The trouble-plagued US aircraft manufacturer Boeing delivered significantly fewer aircraft in the first quarter than in the same period last year. From January to the end of March, 83 aircraft were delivered to customers – last year there were 130 aircraft in the three months, according to the company’s published figures. Competitor Airbus handed over a total of 142 aircraft to 45 customers in the first quarter, including 52 A320neo and 63 A321neo, as the company announced. Seven aircraft from the A350 family were also delivered.

Boeing has been struggling with serious quality problems for more than a year. The US regulatory authority FAA has therefore reduced production figures for the best-selling 737 MAX aircraft to the 2023 level. Boeing is allowed to produce 38 planes per month. The company had actually planned to have 50 machines from 2025.

Only 27 737-MAX aircraft were completed in January, as Chief Financial Officer Brian West announced in February. There has been no new information from the company since then. CEO David Calhoun has already announced his resignation at the end of the year because of the problems. He was actually supposed to fundamentally restructure Boeing after two 737 MAX planes crashed in 2018 and 2019, killing 346 people. The reason was design errors.

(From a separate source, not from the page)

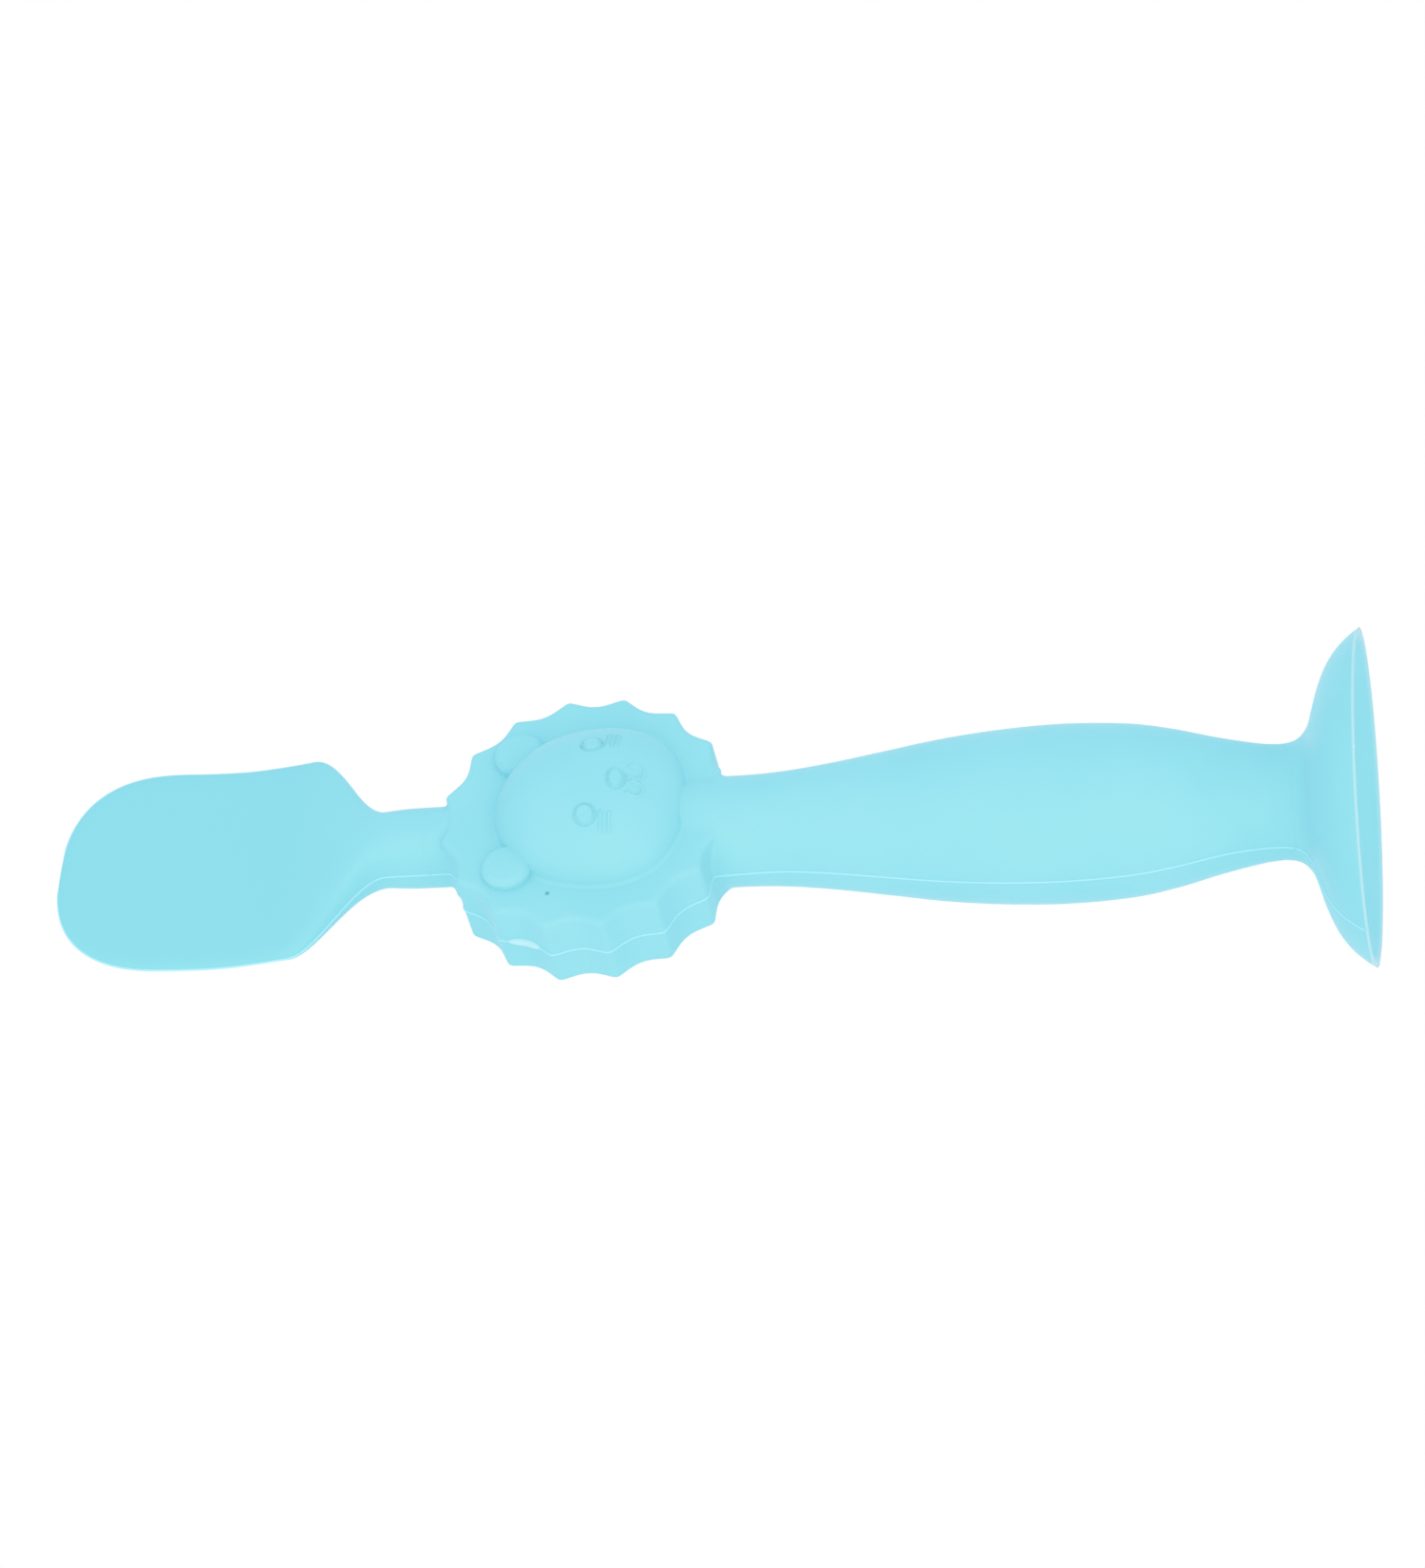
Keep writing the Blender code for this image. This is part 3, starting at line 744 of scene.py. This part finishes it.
def make_floor():
    """Pale floor under the rim, seen only from above; it neither lights nor shades the object.
    A faint warm glow of its own cancels the blue that the fill light gives it."""
    half = 3.0
    mesh = bpy.data.meshes.new("floor")
    corners = [(-half, -half, 0), (half, -half, 0), (half, half, 0), (-half, half, 0)]
    mesh.from_pydata(corners, [], [(0, 1, 2, 3)])
    floor = bpy.data.objects.new("floor", mesh)
    bpy.context.scene.collection.objects.link(floor)
    material = bpy.data.materials.new("floor")
    material.use_nodes = True
    nodes, links = material.node_tree.nodes, material.node_tree.links
    shader = nodes["Principled BSDF"]
    shader.inputs["Base Color"].default_value = (1.0, 0.97, 0.95, 1.0)
    shader.inputs["Roughness"].default_value = 0.9
    shader.inputs["Emission Color"].default_value = (1.0, 0.50, 0.30, 1.0)
    shader.inputs["Emission Strength"].default_value = 0.14
    geometry = nodes.new("ShaderNodeNewGeometry")
    clear = nodes.new("ShaderNodeBsdfTransparent")
    blend = nodes.new("ShaderNodeMixShader")
    links.new(geometry.outputs["Backfacing"], blend.inputs["Fac"])
    links.new(shader.outputs["BSDF"], blend.inputs[1])
    links.new(clear.outputs["BSDF"], blend.inputs[2])
    links.new(blend.outputs["Shader"], nodes["Material Output"].inputs["Surface"])
    mesh.materials.append(material)
    for ray in ("diffuse", "glossy", "transmission", "volume_scatter", "shadow"):
        setattr(floor, "visible_" + ray, False)


def make_world(fill):
    """White for the camera and a soft tinted fill for everything else."""
    world = bpy.data.worlds.new("studio")
    bpy.context.scene.world = world
    world.use_nodes = True
    nodes, links = world.node_tree.nodes, world.node_tree.links
    soft = nodes["Background"]
    soft.inputs["Color"].default_value = (*fill, 1.0)
    white = nodes.new("ShaderNodeBackground")
    white.inputs["Color"].default_value = (1.0, 1.0, 1.0, 1.0)
    path = nodes.new("ShaderNodeLightPath")
    blend = nodes.new("ShaderNodeMixShader")
    links.new(path.outputs["Is Camera Ray"], blend.inputs["Fac"])
    links.new(soft.outputs["Background"], blend.inputs[1])
    links.new(white.outputs["Background"], blend.inputs[2])
    links.new(blend.outputs["Shader"], nodes["World Output"].inputs["Surface"])


def make_sun(name, towards, strength, colour):
    """Broad soft light; towards points from the object to the light."""
    data = bpy.data.lights.new(name, "SUN")
    data.energy = strength
    data.color = colour
    data.angle = math.radians(SUN_SPREAD)
    light = bpy.data.objects.new(name, data)
    light.rotation_euler = Vector(towards).to_track_quat("Z", "Y").to_euler()
    bpy.context.scene.collection.objects.link(light)


CAMERA_AZIMUTH, CAMERA_ELEVATION, CAMERA_ROLL = -39.9, -10.1, 3.16     # degrees
CAMERA_AIM = (0.0049, -0.00372, 0.08237)                                # metres
CAMERA_DISTANCE = 0.756
CAMERA_LENS = 137.45


def make_camera():
    """The object lies across the picture, so the camera is rolled on its side."""
    azimuth, elevation, roll = (math.radians(a) for a in (CAMERA_AZIMUTH, CAMERA_ELEVATION, CAMERA_ROLL))
    back = Vector((math.cos(elevation) * math.sin(azimuth), -math.cos(elevation) * math.cos(azimuth),
                   math.sin(elevation)))
    upright = (Vector((0, 0, 1)) - back * back.z).normalized()
    level = upright.cross(back)
    right = -upright * math.cos(roll) - level * math.sin(roll)
    up = level * math.cos(roll) - upright * math.sin(roll)
    data = bpy.data.cameras.new("camera")
    data.sensor_width = 36.0
    data.lens = CAMERA_LENS
    data.clip_start = 0.01
    camera = bpy.data.objects.new("camera", data)
    turn = Matrix((right, up, back)).transposed().to_4x4()
    camera.matrix_world = Matrix.Translation(Vector(CAMERA_AIM) + back * CAMERA_DISTANCE) @ turn
    bpy.context.scene.collection.objects.link(camera)
    bpy.context.scene.camera = camera


make_floor()
make_world(FILL)
for sun in SUNS:
    make_sun(*sun)
make_camera()
bpy.context.scene.view_settings.view_transform = "Standard"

Experts reassure after a series of mishaps

There has been an increasing number of Boeing aircraft breakdowns in recent months. In January, a Boeing 737 MAX lost a cabin door cover, in March a wheel came off during takeoff of a Boeing 777, and last week the takeoff of a 737 had to be aborted due to engine failure. And on Sunday, a Boeing 737 turned back because the engine cowling had come loose.

Aviation expert Bertrand Vilmer from the Paris-based company Icare aéronautique calls the frequency and type of defects and incidents “rare” and “completely abnormal”. However, Vilmer counters the impression that Boeing aircraft are particularly prone to failure. For example, hundreds of Airbus planes had to be grounded for months because of a contaminated component, he says. This problem has only been less reported.

“Every incident involving a Boeing aircraft this year has made headlines and created the impression that Boeing aircraft are not safe,” analysts at asset manager Bernstein noted in late March. “In fact, the number of incidents involving Airbus and Boeing aircraft in the U.S. year to date is proportional to the number of these aircraft in U.S. airline fleets.”

Richard Aboulafia, director of the consulting firm Aerodynamics Advisory, also gives the all-clear: “There hasn’t been a single death in the USA for well over ten years, even though millions of people fly every year,” he says. “But hundreds of people die on the streets every day.” Still, Aboulafia sees a problem with the maintenance industry worldwide.